Kucoin Data Pipeline#

kucoincli.pipe.pipeline(tickers: str, engine: <module 'sqlalchemy.engine' from '/home/docs/checkouts/readthedocs.org/user_builds/kucoin-cli/envs/latest/lib/python3.9/site-packages/sqlalchemy/engine/__init__.py'>, end: str, start: str | None = None, interval: str = '1day', loop_range: int | None = None, loop_increment: int = 1500, chunk_size: int = 500, schema: str | None = None, if_exists: str = 'append', progress_bar: bool = True) None#

Data acquisition pipeline from KuCoin OHLCV API call -> SQL database.

Leverage pandas, sqlalchemy, and kucoincli.client to obtain, format, and catalogue OHLCV data in a permanent database.

Notes

  • Be aware that KuCoin servers are on UTC time. If this is not accounted for

returns may be inaccurate. Returns may be unexpected when using naive datetime objects rather than strings for the start or end arguments. * This pipeline is a wrapper utilizing the kucoincli.client function ohlcv. For details on the underlying data acquisition, reference the docstring.

Parameters:
  • tickers (str or list) – Ticker or list of tickers to call Kucoin API for OHLCV data (e.g., BTC-USDT).

  • engine (sqlalchemy.engine) – SQLAlchemy engine. For further information about engine objects review the sqlalchemy.create_engine documentation.

  • end (datetime.datetime or str) – Latest date in range. Date input may be either string (e.g., YYYY-MM-DD or YYYY-MM-DD HH:MM:SS) or a datetime object. See kucoincli.client.ohlcv for further formatting details.

  • start (datetime.datetime or str) – (Optional) Earliest date in range. User must input either start or loop_range. See end for formatting details.

  • interval (str) – (Optional) OHLCV interval frequency. Default=1day. Options: 1min, 3min, 5min, 15min, 30min, 1hour, 2hour, 4hour, 6hour, 8hour, 12hour, 1day, 1week

  • loop_range (int) – (Optional) Rather than specifying an earliest date, users may specify a latest date and obtain data in loop_increment chunks for loop_range API calls. For example, if we specify end=”2022-01-01”, loop_increment=100, and loop_range=10, the pipeline will call 1000 bars at interval granularity starting with 2022-01-01 and walking backwards. | Note: loop_range will be ignored unless end=None.
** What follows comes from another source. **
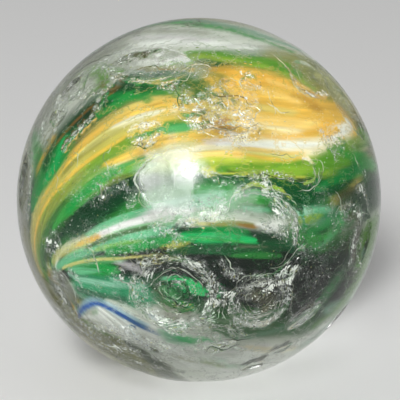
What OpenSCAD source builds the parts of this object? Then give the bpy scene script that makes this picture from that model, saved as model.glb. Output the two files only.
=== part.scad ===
// Old handmade glass marble: one solid ball of glass, drawn from a coloured cane and rounded in the
// shears, with a pontil where it was broken from the cane and another at its far end.
// Years of knocks have left flakes, ringed shell scars, moons and rough chips in its skin.
//
// The frame's origin is the ball's centre and +Z is up. The worn face looks along -Y and is tipped up
// by face_lift. A mark's place on it is [east, north] or [east, north, turn], in degrees from the
// middle of that face: east is to the right, north is up, and turn swings the mark's long side
// anticlockwise from east. Each hollow is measured below the flat cut that joins the mark's two ends,
// so a mark keeps its own size on a larger or smaller ball.

/* [Ball] */
// Diameter over the unbroken skin
ball_d = 25; // [18:0.5:40]
// How far the worn face is tipped up from level
face_lift = 20; // [0:1:45]

/* [Pontils] */
// Place of the pontil where the ball was broken from the cane
pontil_at = [-59, -29]; // [-90:1:90]
// Width of that pontil's flat
pontil_d = 3.8; // [2:0.1:6]
// Hollow of the flat, left where the glass tore
pontil_hollow = 0.08; // [0.02:0.01:0.3]
// Width of the fire-polished flat at the cane's other end
far_pontil_d = 2.6; // [1:0.1:5]
// Hollow of the far flat
far_pontil_hollow = 0.03; // [0.02:0.01:0.3]

/* [Flakes] */
// Crown flake, place and turn
crown_at = [-22, 46, -4]; // [-180:1:180]
// Crown flake, length, width and hollow
crown_size = [6.2, 3.4, 0.14]; // [0.02:0.01:9]
// Brow flake at the upper right, place and turn
brow_at = [53, 41, 26]; // [-180:1:180]
// Brow flake, length, width and hollow
brow_size = [4.2, 3.3, 0.16]; // [0.02:0.01:9]
// Shoulder flake on the right-hand edge, place and turn
shoulder_at = [68, 31, 103]; // [-180:1:180]
// Shoulder flake, length, width and hollow
shoulder_size = [5, 3, 0.1]; // [0.02:0.01:9]
// Temple flake on the left-hand edge, place and turn
temple_at = [-72, 6, 90]; // [-180:1:180]
// Temple flake, length, width and hollow
temple_size = [4.6, 2.9, 0.12]; // [0.02:0.01:9]
// Flank flake on the right, place and turn
flank_at = [64, -13, 92]; // [-180:1:180]
// Flank flake, length, width and hollow
flank_size = [4.1, 2.8, 0.14]; // [0.02:0.01:9]
// Leaf flake at the lower right, place and turn
leaf_at = [46, -38, 52]; // [-180:1:180]
// Leaf flake, length, width and hollow
leaf_size = [3.1, 1.7, 0.12]; // [0.02:0.01:9]
// Middle flake, smooth and very shallow, place and turn
middle_at = [-13, 6, 90]; // [-180:1:180]
// Middle flake, length, width and hollow
middle_size = [3.2, 2.4, 0.05]; // [0.02:0.01:9]
// Sliver flake left of the middle, place and turn
sliver_at = [-31, 2, 110]; // [-180:1:180]
// Sliver flake, length, width and hollow
sliver_size = [1.3, 0.6, 0.08]; // [0.02:0.01:9]

/* [Dish] */
// Dish on the upper left edge, place
cheek_at = [-58, 37]; // [-90:1:90]
// Dish on the upper left edge, width and hollow
cheek_size = [2.4, 0.14]; // [0.02:0.01:9]

/* [Ringed shell scars] */
// Great shell, place
great_at = [-8, -30]; // [-90:1:90]
// Great shell, width over its rim
great_rim_d = 5.5; // [3:0.1:8]
// Great shell, width of the struck ring in its middle
great_ring_d = 1.6; // [0.6:0.1:2.4]
// Great shell, hollow at the struck ring
great_hollow = 0.32; // [0.1:0.02:0.6]
// Lesser shell, place
lesser_at = [23, -33]; // [-90:1:90]
// Lesser shell, width over its rim
lesser_rim_d = 4.4; // [3:0.1:8]
// Lesser shell, width of the struck ring
lesser_ring_d = 1.2; // [0.6:0.1:2.4]
// Lesser shell, hollow at the struck ring
lesser_hollow = 0.3; // [0.1:0.02:0.6]
// Foot shell, place
foot_at = [8, -48]; // [-90:1:90]
// Foot shell, width over its rim
foot_rim_d = 2.7; // [2:0.1:5]
// Foot shell, width of the struck ring
foot_ring_d = 0.6; // [0.4:0.1:1.6]
// Foot shell, hollow at the struck ring
foot_hollow = 0.18; // [0.08:0.02:0.4]
// Drop from the top of a struck ring to the shell's floor
ring_step = 0.16; // [0.05:0.01:0.3]
// Ripples between the struck ring and the rim
ripples = 4; // [1:1:6]

/* [Moons] */
// Great moon, place, and the turn at which its open arc starts
moon_at = [19, -11, -62]; // [-180:1:180]
// Great moon, width across the arc
moon_d = 6.1; // [3:0.1:8]
// Great moon, how far round the arc runs
moon_sweep = 172; // [30:1:330]
// Great moon, width and depth of the crushed groove
moon_groove = [0.7, 0.2]; // [0.05:0.01:1.5]
// Little moon, place, and the turn at which its arc starts
crescent_at = [35, 8, -100]; // [-180:1:180]
// Little moon, width across the arc
crescent_d = 1.8; // [0.8:0.1:4]
// Little moon, how far round the arc runs
crescent_sweep = 200; // [30:1:330]
// Little moon, width and depth of the groove
crescent_groove = [0.28, 0.08]; // [0.05:0.01:1.5]

/* [Hidden] */
glass_green = [0.16, 0.46, 0.25];
$fn = 96;
ball_r = ball_d / 2;
// How far a cutter stands out past the skin
clear = 1;
// How far a neighbouring bite of a rough chip sits from its middle, and its share of the width
bite_step = 0.42;
bite_share = 0.72;
// Width of one bite of the crushed track and the share of it between neighbours
track_bite = 0.62;
track_hollow = 0.09;

// Round bites that make up the crushed patch above the middle: east, north, width, hollow
crushed_patch = [
    [-4, 29, 1.5, 0.12],
    [1, 31, 1.9, 0.16],
    [6, 34, 1.6, 0.13],
    [11, 36, 1.7, 0.14],
    [20, 38, 1.4, 0.16],
    [16, 31, 2.0, 0.15],
    [9, 28, 2.1, 0.18],
    [4, 24, 1.5, 0.12],
    [13, 23, 1.7, 0.16],
    [0, 23, 1.1, 0.1],
];
// Rough chips with three bites each: east, north, width, hollow
rough_chips = [
    [-17, 20, 1.7, 0.14],
    [-58, 26, 1.3, 0.12],
    [-54, -14, 1.5, 0.14],
    [-28, -24, 0.9, 0.12],
    [50, 18, 1.7, 0.14],
    [53, -4, 1.2, 0.12],
    [-3, -4, 1.4, 0.08],
    [-9, -8, 1.1, 0.08],
    [4, -2, 1.2, 0.08],
    [-40, -48, 1.3, 0.12],
    [-31, -44, 0.9, 0.12],
    [-22, -52, 1.0, 0.1],
];
// Crescents flaked off the lower right edge: east, north, turn, length, width, hollow
edge_crescents = [
    [79, -40, 83, 2.6, 1.2, 0.08],
    [42, -64, 50, 2.0, 1.2, 0.1],
    [48, -53, 45, 1.9, 1.2, 0.06],
];
// Flats worn on the outline: east, north, width, hollow
worn_flats = [
    [-90, -70, 3.8, 0.02],
    [90, 63, 3.2, 0.02],
    [0, -90, 3.2, 0.02],
];
// Corners of the crushed track on the upper left: east, north
track = [[-37, 38], [-38, 32], [-39, 26], [-43, 22], [-47, 18], [-49, 14]];

// Height of the skin's bulge over a flat cut w wide
function bulge(w) = ball_r - sqrt(ball_r * ball_r - w * w / 4);

// Radius of the circle that dips by s across a chord w
function dip_radius(w, s) = (w * w / 4 + s * s) / (2 * s);

// Height, above the ball's centre, of a floor that dips by s below a flat cut w wide
function floor_height(w, s) = ball_r - bulge(w) - s;

// A place part of the way, t, from place a to place b
function between(a, b, t) = a + (b - a) * t;

// Puts +Z on the skin's outward normal at a place of the worn face, +X to its east, then turns
module on_face(at) {
    rotate([-face_lift, 0, 0])
        rotate([-at[1], 0, at[0]])
            rotate([90, 0, 0])
                rotate([0, 0, len(at) > 2 ? at[2] : 0])
                    children();
}

// A long shallow scallop: the outside of a ring, so it curves less along its length than across it
module scallop(at, size) {
    low = floor_height(size[0], size[2]);
    along = dip_radius(size[0], size[2]);
    across = dip_radius(size[1], ball_r - bulge(size[1]) - low);
    on_face(at)
        translate([0, 0, low + along])
            rotate([90, 0, 0])
                rotate_extrude()
                    translate([along - across, 0])
                        circle(r = across);
}

// A round dish: the underside of a sphere
module round_dish(at, size) {
    dip = dip_radius(size[0], size[1]);
    on_face(at)
        translate([0, 0, floor_height(size[0], size[1]) + dip])
            sphere(r = dip);
}

// Three overlapping bites round one place, the largest first
module rough_chip(chip) {
    spread = chip[2] * bite_step / ball_r * 180 / PI;
    round_dish([chip[0], chip[1]], [chip[2], chip[3]]);
    for (k = [0 : 1])
        round_dish(
            [chip[0] + spread * cos(140 * k + 35), chip[1] + spread * sin(140 * k + 35)],
            [chip[2] * bite_share, chip[3] * bite_share]
        );
}

// The floor of a ringed shell: r is the distance from the struck ring's middle. Each ripple climbs
// towards the rim in a gentle rise and drops back in a short steep one.
function shell_height(r, ring_d, rim_d, hollow) =
    let (t = (2 * r - ring_d) / (rim_d - ring_d))
    floor_height(rim_d, hollow) + hollow * t * t;

// A ringed shell: the struck ring stands as a low stump, and the floor ripples out from it to the rim
module ringed_shell(at, rim_d, ring_d, hollow) {
    run = (rim_d - ring_d) / 2 / ripples;
    drop = hollow / ripples / 4;
    start = ring_d / 2;
    stump = shell_height(start, ring_d, rim_d, hollow) + ring_step;
    waves = [
        for (k = [0 : ripples - 1], s = [0, 0.78])
            let (r = start + (k + s) * run)
            [r, shell_height(r, ring_d, rim_d, hollow) + (s == 0 ? -drop : drop)]
    ];
    rim = [rim_d / 2, ball_r - bulge(rim_d)];
    on_face(at)
        rotate_extrude()
            polygon(concat(
                [[0, stump + drop], [start * 0.8, stump]],
                waves,
                [rim, [rim_d / 2 + clear, ball_r + clear], [0, ball_r + clear]]
            ));
}

// A moon: an open arc crushed into the skin, with a round-bottomed groove
module arc_groove(at, d, sweep, groove) {
    dip = dip_radius(groove[0], groove[1]);
    reach = asin(d / 2 / ball_r);
    on_face(at)
        rotate_extrude(angle = sweep)
            rotate([0, 0, -reach])
                translate([0, ball_r - groove[1] + dip])
                    circle(r = dip);
}

// The crushed track: small bites that run along its corners
module crushed_track() {
    for (k = [0 : len(track) - 2], t = [0, 0.5])
        round_dish(between(track[k], track[k + 1], t), [track_bite, track_hollow]);
}

// The two ends of the cane
module pontils() {
    round_dish(pontil_at, [pontil_d, pontil_hollow]);
    round_dish([pontil_at[0] + 180, -pontil_at[1]], [far_pontil_d, far_pontil_hollow]);
}

module marble() {
    color(glass_green)
        difference() {
            sphere(d = ball_d);
            pontils();
            scallop(crown_at, crown_size);
            scallop(brow_at, brow_size);
            scallop(shoulder_at, shoulder_size);
            scallop(temple_at, temple_size);
            scallop(flank_at, flank_size);
            scallop(leaf_at, leaf_size);
            scallop(middle_at, middle_size);
            scallop(sliver_at, sliver_size);
            round_dish(cheek_at, cheek_size);
            ringed_shell(great_at, great_rim_d, great_ring_d, great_hollow);
            ringed_shell(lesser_at, lesser_rim_d, lesser_ring_d, lesser_hollow);
            ringed_shell(foot_at, foot_rim_d, foot_ring_d, foot_hollow);
            arc_groove(moon_at, moon_d, moon_sweep, moon_groove);
            arc_groove(crescent_at, crescent_d, crescent_sweep, crescent_groove);
            for (c = edge_crescents)
                scallop([c[0], c[1], c[2]], [c[3], c[4], c[5]]);
            for (f = worn_flats)
                round_dish([f[0], f[1]], [f[2], f[3]]);
            for (c = crushed_patch)
                round_dish([c[0], c[1]], [c[2], c[3]]);
            for (c = rough_chips)
                rough_chip(c);
            crushed_track();
        }
}

marble();
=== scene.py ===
"""Old handmade glass marble: clear worn glass over a cane of coloured strands, with scars in its skin.

Lengths are in millimetres until a mesh is made, and meshes are in metres. A place on the skin is
(east, north) in degrees from the middle of the worn face, or (east, north, turn). A place on the cane
is (round, along) in degrees: round the cane, and along it from the pontil.
"""

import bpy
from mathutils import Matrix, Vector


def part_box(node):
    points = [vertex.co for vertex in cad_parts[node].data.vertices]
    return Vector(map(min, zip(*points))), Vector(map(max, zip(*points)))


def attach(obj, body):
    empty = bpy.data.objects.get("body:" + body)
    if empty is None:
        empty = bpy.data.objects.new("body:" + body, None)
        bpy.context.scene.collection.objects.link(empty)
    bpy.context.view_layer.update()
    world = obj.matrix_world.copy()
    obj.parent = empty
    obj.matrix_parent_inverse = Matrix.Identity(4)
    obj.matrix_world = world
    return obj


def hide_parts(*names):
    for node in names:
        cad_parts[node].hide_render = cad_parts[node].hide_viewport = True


bl_info = {
    "name": "Worn Glass Marble",
    "version": (1, 0, 0),
    "blender": (4, 5, 0),
    "location": "3D View > Sidebar > Marble",
    "description": "Builds an old cane marble with its strands, flakes, shell scars and frost",
    "category": "Add Mesh",
}

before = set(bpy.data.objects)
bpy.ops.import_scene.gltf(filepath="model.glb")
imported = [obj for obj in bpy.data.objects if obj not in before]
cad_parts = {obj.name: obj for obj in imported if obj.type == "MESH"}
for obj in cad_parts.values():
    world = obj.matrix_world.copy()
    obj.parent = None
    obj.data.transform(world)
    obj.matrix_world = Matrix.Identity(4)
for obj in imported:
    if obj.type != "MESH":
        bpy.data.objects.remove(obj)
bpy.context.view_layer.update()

import math

import bmesh
import bpy
import numpy as np
from bpy.props import FloatProperty, FloatVectorProperty, IntProperty, PointerProperty
from mathutils import Matrix, Vector

MM = 0.001
BALL_R = (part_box("marble")[1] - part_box("marble")[0]).z / 2 / MM
FACE_LIFT = 20
MAX_TRIANGLES = 200_000
# A nearest distance before any is found: larger than every one that is kept
FAR_OFF = 9.0
# How far the crushed glass lies under the skin, the least glass over the cane, and how far inside the
# ball's full radius every splinter ends
FROST_DEPTH = 0.03
CANE_COVER = 0.12
SPLINTER_MARGIN = 0.01
# The camera's lens in millimetres, its sideways shift as a share of the picture's width, and the
# nearest distance that it sees, in metres
LENS = 327.6
LENS_SHIFT = 0.00275
NEAREST_SEEN = 0.01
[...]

  • loop_increment (int) – (Optional) Used to control the max number bars of OHLCV data retrieved per call. Max bars per call is 1500. Default=1500.

  • schema (str) – (Optional) SQL schema in which to store acquired OHLCV data. Default=None. SQLite databases may not use schema argument. mySQL or psql databases will utilize default scheme if schema=None. For further information review pandas.to_sql.

  • chunk_size (int) – (Optional) Chunksize for use by pandas.to_sql. Chunksize may be optimized for better read/write performance to SQL database. See pandas.to_sql documentation for further details.

  • progress_bar (bool) – (Optional) Displays a loading bar and timer for each asset queried. Default=True

  • if_exists (str) – (Optional) Control the pipelines behavior if a table already exists in the defined database/schema. Default=`append`. Options: fail, replace, append. For further details see pandas.to_sql docs. * fail: Raise a ValueError. * replace: Drop the table before inserting new values. * append: Insert new values to the existing table.